Пока он так размышлял, Мария Львовна тоже решала возникшую задачу, но решала по-своему. Галахов был до такой степени поглощен самоанализом, что в сущности вовсе забыл о Марии Львовне. Размышляя и решаясь, он совершенно не принимал в расчет ее
чувств, ее положения в этом деле. Между тем в ней роман с Галаховым вызвал совсем другие чувства и мысли, и Галахов должен был бы понять это. Она сама говорила ему, что никакой мужчина не может сделать ее счастливой надолго, да она и сама неспособна дать не то что счастие, а даже покой; она говорила ему, что предпочитает брать, чем давать, что не любит слова «всегда», что она неукротима и причудлива, что ее можно отпугнуть одним словом, и тогда она способна сразу порвать связь, казавшуюся прочной. Это все он повторяет в своих письмах. Он очень хорошо ее знает; он пишет ей однажды: «Когда вы любите, вы способны на всякие сумасбродства не хуже мужчины. И, несмотря на мужские черточки в вашем характере, вы больше женщина, чем всякая другая, вы своенравны сердцем в высочайшей степени; с вами нечего рассуждать – вас надо заставить полюбить себя»{166}. Но на деле, в своих принципиальных выкладках он считался только со своими чувствами и своими потребностями.

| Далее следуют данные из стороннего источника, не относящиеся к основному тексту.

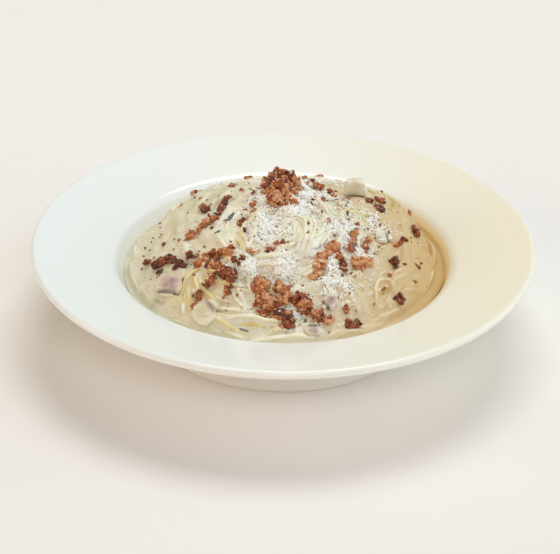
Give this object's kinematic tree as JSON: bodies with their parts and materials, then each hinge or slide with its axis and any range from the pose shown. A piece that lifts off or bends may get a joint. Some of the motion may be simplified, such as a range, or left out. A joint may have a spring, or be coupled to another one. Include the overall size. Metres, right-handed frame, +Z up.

Этот бессознательный эгоизм очень характерен для человека 40-х годов.Когда, 18 августа, Галахов, простившись с Гельголандом, переплыл в Любек, он нашел здесь два письма от Марии Львовны, в ответ на свои, писанные с Гельголанда. Эти два письма изумили, потрясли, больше того – испугали его. В них грозно и требовательно прозвучало то, о чем он совсем и не подумал, – голос женской страсти и женского оскорбленного самолюбия. Мария Львовна, наконец, потеряла терпение; ей надоело быть объектом самоанализа, ей противно стало смотреть на эту бессильную любовь, ее возмущало пренебрежение правами ее
чувства, ее волею. Вы три года добивались моей любви, писала она; вы делали все, чтобы привлечь мое внимание и возбудить мое чувство к вам, и, когда вы, наконец, достигли цели, вы медлите в нерешительности. Вы добились моей любви – почему же вы не взяли меня? Так ли поступает страсть? Нет, если бы вы действительно любили, вы не стали бы философствовать, вас не остановили бы принципиальные сомнения. Да и какой тут может быть вопрос? Страсть сама в себе носит свое право. И почему смотреть на обладание женщиной с суеверным страхом и обставлять его тысячью условий, как некое священнодействие? Я горько проучена вами, и отныне буду осторожней. Мне не нужно больше любви; я буду искать твердой дружеской руки, которая удерживала бы меня от необдуманных шагов и непоследовательности; вы же и впредь останетесь мне дороги, но только как книга{167}.Это было ударом бича, и в первую минуту Галахов растерялся. Что он мог противопоставить этой неотразимой цельности чувства? Ее можно было победить только другою, высшею цельностью, а он сам был так далек от гармонии, в нем все было так раздергано, такая путаница чувств и мыслей! Между тем, отречься от своих сомнений он не мог. Цельность Марии Львовны была цельностью неосмысленной
страсти; признать ее законность значило для Галахова запятнать свой человеческий образ, отказаться от собственного сознания. Вся задача и гордость его поколения заключалась в том, чтобы внести логику и справедливость в хаос человеческих отношений, подчинить жизнь, быт, собственное поведение разуму: мог ли Галахов изменить этому великому делу? мог ли признать абсолютное право за страстью?Он отвечал Марии Львовне огромным письмом в двенадцать страниц убористого почерка, писаным частью в ночь того же 18 августа, пока не догорела свеча, частью утром. В этом письме много любви, много страдания, но вопрос уже решен определенно. Удар, нанесенный Галахову письмом Марии Львовны, оказался благотворным: он окончательно сознал себя – и на декларацию безусловных
прав страсти отвечает декларацией прав разума над страстью.